Given information ->
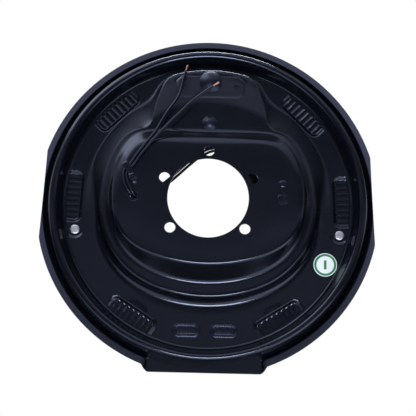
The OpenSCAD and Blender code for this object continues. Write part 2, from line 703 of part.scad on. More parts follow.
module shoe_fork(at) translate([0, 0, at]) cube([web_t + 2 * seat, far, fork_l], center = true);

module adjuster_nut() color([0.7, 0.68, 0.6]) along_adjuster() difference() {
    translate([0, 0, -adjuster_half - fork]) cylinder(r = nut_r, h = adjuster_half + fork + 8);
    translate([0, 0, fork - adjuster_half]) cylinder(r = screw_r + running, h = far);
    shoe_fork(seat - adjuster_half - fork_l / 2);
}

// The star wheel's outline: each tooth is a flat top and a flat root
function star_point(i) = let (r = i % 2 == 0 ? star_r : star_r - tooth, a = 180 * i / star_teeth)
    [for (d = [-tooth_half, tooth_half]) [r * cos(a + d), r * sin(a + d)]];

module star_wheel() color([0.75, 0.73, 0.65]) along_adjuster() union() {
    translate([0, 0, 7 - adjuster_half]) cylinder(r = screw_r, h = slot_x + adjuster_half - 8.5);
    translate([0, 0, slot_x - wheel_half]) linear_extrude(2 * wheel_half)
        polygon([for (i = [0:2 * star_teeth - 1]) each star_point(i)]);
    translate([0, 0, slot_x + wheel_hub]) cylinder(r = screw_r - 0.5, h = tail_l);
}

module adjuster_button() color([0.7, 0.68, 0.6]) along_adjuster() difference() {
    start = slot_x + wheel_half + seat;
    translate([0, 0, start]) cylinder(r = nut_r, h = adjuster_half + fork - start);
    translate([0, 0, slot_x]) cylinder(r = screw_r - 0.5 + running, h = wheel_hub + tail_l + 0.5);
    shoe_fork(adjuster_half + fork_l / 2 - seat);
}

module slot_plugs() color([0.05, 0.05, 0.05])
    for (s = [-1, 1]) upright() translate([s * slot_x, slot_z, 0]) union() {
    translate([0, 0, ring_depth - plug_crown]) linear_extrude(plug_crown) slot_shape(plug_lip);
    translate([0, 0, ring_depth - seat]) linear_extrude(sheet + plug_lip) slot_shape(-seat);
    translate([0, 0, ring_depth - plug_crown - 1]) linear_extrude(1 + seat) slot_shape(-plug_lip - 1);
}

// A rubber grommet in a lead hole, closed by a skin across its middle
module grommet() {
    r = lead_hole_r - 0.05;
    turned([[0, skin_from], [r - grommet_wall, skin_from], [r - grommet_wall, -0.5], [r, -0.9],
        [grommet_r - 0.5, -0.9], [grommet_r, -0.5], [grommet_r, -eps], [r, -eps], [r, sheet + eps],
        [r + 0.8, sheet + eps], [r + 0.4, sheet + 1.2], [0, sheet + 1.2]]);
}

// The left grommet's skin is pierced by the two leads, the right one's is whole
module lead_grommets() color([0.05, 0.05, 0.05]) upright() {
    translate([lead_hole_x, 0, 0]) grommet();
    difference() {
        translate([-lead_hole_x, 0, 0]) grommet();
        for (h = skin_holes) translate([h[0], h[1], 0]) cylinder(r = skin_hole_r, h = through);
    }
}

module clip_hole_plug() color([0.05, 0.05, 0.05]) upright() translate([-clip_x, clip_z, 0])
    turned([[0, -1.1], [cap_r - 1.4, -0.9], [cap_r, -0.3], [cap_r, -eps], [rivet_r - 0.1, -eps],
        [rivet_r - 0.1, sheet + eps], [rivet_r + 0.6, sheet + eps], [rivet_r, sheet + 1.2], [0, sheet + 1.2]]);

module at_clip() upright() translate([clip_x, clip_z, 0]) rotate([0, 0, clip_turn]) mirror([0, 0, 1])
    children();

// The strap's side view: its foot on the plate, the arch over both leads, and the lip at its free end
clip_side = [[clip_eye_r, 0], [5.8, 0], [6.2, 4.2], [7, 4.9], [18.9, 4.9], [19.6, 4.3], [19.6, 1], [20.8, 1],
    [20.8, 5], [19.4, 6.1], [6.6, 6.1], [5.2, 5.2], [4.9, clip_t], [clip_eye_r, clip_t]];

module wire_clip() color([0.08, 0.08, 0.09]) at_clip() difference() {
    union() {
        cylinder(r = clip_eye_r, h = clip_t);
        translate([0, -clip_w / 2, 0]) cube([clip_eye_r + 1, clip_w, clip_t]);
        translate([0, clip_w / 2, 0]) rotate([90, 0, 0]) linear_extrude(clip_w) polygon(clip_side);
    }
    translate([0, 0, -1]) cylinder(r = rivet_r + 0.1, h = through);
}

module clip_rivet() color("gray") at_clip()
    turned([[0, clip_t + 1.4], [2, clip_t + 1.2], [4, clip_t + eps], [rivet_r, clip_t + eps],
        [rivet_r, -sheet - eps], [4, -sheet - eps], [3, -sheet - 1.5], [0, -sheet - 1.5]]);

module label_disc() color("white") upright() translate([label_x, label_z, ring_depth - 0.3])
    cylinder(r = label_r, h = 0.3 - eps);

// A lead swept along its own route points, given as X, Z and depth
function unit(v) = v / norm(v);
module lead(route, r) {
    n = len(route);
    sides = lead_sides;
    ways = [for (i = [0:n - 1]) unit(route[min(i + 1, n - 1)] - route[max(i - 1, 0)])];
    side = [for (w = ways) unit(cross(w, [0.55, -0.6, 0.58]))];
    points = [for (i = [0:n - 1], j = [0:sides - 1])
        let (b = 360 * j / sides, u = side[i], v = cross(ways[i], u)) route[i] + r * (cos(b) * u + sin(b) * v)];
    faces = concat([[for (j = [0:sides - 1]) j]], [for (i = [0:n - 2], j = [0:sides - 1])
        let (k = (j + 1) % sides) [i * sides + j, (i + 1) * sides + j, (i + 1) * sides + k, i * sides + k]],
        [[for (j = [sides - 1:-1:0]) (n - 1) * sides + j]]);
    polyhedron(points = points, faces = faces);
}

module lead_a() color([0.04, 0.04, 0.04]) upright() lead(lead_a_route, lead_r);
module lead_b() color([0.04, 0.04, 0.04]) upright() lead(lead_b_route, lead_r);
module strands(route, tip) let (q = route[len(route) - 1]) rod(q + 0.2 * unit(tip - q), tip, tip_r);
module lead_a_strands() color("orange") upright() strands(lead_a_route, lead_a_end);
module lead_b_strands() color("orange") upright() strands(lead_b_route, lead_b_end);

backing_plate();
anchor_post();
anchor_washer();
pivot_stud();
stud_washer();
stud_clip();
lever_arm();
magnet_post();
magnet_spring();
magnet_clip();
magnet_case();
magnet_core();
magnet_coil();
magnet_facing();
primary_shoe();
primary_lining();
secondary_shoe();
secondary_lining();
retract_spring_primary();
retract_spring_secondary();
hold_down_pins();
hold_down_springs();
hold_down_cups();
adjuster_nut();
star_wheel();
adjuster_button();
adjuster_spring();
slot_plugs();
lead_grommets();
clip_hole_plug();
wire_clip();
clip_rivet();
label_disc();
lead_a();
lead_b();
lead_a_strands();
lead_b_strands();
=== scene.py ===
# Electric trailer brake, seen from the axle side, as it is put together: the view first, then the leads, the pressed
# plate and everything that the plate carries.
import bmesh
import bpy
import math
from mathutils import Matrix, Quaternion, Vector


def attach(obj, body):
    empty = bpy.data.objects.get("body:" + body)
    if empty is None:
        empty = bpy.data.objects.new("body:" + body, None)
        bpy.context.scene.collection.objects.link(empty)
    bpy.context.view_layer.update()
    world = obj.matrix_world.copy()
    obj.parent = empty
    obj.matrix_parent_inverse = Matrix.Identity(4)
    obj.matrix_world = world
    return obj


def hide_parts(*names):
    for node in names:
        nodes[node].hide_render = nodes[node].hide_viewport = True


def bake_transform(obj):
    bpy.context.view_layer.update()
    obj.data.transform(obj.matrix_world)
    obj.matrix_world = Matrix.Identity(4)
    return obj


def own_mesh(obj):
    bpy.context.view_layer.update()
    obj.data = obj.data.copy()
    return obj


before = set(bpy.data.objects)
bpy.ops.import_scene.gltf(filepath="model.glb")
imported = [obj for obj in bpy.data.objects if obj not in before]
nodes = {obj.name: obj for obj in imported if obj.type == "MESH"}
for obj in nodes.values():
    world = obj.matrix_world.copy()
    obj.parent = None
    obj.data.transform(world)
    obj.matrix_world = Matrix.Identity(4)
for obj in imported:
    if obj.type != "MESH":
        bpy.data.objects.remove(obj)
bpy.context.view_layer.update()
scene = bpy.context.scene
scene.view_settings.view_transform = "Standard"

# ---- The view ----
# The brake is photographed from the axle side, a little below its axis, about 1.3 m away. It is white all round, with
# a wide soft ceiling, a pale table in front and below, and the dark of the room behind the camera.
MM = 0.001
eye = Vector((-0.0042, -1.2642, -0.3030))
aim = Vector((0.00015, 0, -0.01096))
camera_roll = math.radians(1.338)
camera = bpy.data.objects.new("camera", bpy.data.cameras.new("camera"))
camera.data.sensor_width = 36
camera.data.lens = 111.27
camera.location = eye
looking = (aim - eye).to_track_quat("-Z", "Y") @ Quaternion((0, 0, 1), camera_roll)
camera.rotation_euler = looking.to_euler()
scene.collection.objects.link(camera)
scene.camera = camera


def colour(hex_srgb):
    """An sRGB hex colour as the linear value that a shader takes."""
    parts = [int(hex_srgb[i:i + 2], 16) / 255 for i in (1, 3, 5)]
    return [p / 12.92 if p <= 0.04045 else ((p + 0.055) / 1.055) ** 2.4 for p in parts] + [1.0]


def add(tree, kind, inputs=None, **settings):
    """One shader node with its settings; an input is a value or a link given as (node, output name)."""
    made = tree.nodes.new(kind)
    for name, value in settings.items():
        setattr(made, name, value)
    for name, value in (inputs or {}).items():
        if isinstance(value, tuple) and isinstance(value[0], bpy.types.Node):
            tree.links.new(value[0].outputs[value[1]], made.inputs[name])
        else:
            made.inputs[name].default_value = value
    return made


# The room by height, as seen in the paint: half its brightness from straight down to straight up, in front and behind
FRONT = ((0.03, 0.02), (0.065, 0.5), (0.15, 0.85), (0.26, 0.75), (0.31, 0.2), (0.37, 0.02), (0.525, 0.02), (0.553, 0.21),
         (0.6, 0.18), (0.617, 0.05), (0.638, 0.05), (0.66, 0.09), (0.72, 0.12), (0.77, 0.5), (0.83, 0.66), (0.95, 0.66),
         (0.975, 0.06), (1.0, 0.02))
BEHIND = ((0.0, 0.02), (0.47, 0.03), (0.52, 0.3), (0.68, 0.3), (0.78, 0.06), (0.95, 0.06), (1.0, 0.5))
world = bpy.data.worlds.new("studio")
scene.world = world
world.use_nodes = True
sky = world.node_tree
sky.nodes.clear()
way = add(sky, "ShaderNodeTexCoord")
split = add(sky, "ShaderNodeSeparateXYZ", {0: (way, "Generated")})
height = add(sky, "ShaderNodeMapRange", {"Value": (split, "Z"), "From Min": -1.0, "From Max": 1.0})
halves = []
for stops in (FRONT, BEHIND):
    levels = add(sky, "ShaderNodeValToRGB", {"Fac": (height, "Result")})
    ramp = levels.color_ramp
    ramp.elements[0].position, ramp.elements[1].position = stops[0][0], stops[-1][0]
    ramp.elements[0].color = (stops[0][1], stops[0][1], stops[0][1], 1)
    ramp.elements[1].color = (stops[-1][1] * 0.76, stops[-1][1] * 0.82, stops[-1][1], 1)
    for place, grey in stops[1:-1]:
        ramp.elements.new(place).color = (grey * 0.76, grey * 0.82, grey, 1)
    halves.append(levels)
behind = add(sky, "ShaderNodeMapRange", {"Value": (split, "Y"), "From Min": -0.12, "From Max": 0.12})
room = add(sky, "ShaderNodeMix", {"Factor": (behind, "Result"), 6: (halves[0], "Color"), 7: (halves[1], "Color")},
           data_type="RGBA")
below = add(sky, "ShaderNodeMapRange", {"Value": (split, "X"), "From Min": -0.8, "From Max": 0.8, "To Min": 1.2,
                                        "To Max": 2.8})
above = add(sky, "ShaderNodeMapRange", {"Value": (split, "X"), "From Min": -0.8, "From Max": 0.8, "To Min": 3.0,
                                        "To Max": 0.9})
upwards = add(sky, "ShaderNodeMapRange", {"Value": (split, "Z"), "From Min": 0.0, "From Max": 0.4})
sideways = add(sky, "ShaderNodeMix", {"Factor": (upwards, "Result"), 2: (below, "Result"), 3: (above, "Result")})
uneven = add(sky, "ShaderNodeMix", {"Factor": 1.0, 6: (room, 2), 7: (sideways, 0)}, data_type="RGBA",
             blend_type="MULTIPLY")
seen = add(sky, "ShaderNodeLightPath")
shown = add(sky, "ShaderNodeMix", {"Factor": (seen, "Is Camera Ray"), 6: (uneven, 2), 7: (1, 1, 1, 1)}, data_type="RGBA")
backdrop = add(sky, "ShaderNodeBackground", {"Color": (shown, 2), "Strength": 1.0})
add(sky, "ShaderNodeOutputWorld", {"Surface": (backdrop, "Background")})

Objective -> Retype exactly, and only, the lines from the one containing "backing_plate();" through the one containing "imported = [obj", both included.

Completed exercise ->
backing_plate();
anchor_post();
anchor_washer();
pivot_stud();
stud_washer();
stud_clip();
lever_arm();
magnet_post();
magnet_spring();
magnet_clip();
magnet_case();
magnet_core();
magnet_coil();
magnet_facing();
primary_shoe();
primary_lining();
secondary_shoe();
secondary_lining();
retract_spring_primary();
retract_spring_secondary();
hold_down_pins();
hold_down_springs();
hold_down_cups();
adjuster_nut();
star_wheel();
adjuster_button();
adjuster_spring();
slot_plugs();
lead_grommets();
clip_hole_plug();
wire_clip();
clip_rivet();
label_disc();
lead_a();
lead_b();
lead_a_strands();
lead_b_strands();
=== scene.py ===
# Electric trailer brake, seen from the axle side, as it is put together: the view first, then the leads, the pressed
# plate and everything that the plate carries.
import bmesh
import bpy
import math
from mathutils import Matrix, Quaternion, Vector


def attach(obj, body):
    empty = bpy.data.objects.get("body:" + body)
    if empty is None:
        empty = bpy.data.objects.new("body:" + body, None)
        bpy.context.scene.collection.objects.link(empty)
    bpy.context.view_layer.update()
    world = obj.matrix_world.copy()
    obj.parent = empty
    obj.matrix_parent_inverse = Matrix.Identity(4)
    obj.matrix_world = world
    return obj


def hide_parts(*names):
    for node in names:
        nodes[node].hide_render = nodes[node].hide_viewport = True


def bake_transform(obj):
    bpy.context.view_layer.update()
    obj.data.transform(obj.matrix_world)
    obj.matrix_world = Matrix.Identity(4)
    return obj


def own_mesh(obj):
    bpy.context.view_layer.update()
    obj.data = obj.data.copy()
    return obj


before = set(bpy.data.objects)
bpy.ops.import_scene.gltf(filepath="model.glb")
imported = [obj for obj in bpy.data.objects if obj not in before]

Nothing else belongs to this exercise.